What Hitchcock also understood was that the re-conceived The Birds would be a monumental test of current movie-making technology. It wasn’t a matter of training birds to attack the cast on cue: not even the best bird-wranglers could guarantee that. In most cases, the birds would require optical effects. Blue-screen, then the standard method for overlaying images so that what wasn’t actually there seemed to be there, simply wasn’t good enough: blue-screen technology tended to generate a conspicuous blue fringe around the images inserted on top of the original image, and after a few tests Hitchcock gave it up: for some reason, the footage of the birds radiated a blue fringe so obvious the director knew it would never do. How can you frighten people if they know what they’re watching is a fake? So Hitchcock employed a new method called the sodium vapour process, a British-devised photochemical process that placing actors in pre-photographed backgrounds that all but eliminated the blue fringe.

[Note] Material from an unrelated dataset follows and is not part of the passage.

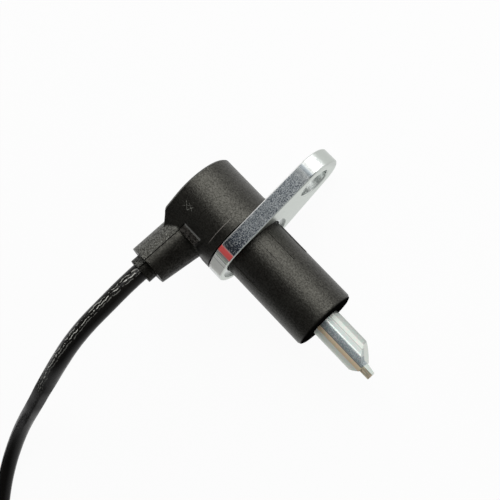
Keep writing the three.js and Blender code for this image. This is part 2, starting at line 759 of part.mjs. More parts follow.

Walt Disney had used it to considerable effect previously, but it had never been tested to the extent that it would be in The Birds.
By just about all accounts, the making of the movie was something of an ordeal. Not only was the technical complexity of the images steep, the real birds used in the film – which, according to Hitchcock, numbered 3,200 – were notoriously unpredictable. They just wouldn’t follow directions. And they could be vicious. One of the movie’s more notorious production stories concerns the full week taken to film the scene in which Tippi Hedren’s character walks upstairs into an attic – “Why would I do this?”, she reportedly asked her director, to which he responded “Because I told you to” – and is instantly besieged by dozens of angry killer gulls. Gulls tied on strings – some to Hedren herself – proved to be so enthusiastic about the process Hedren was not only really cut by one of them, the ordeal of shooting the sequence shut production down for a week while Hedren was hospitalized from exhaustion.
Following an arduous post-production process, The Birds was finally released on March 29, 1963. It was an immediate hit, becoming one of the most successful movies released that year. And it has endured, despite the fact that contemporary, CGI-spoiled eyes may find its effects primitive and obvious. Nevertheless, the movie’s bravura set-pieces – the slow-burn schoolyard attack, the siege of the Brenner home, Hedren’s terrifying ordeal in the attic, the gulls’ descent on the gas station, and the chilling, end-of-the-world final shot – easily transcend their technical limitations. In no small part, this is attributable to Hitchcock’s sheer mastery – this would be his last truly great film – but more deeply and essentially, it is due to the film’s insistence on staying true to that item Hitchcock read in the Santa Cruz Sentinel: when the Judgement Day comes, no amount of explaining will matter. We’ll be too busy trying to survive.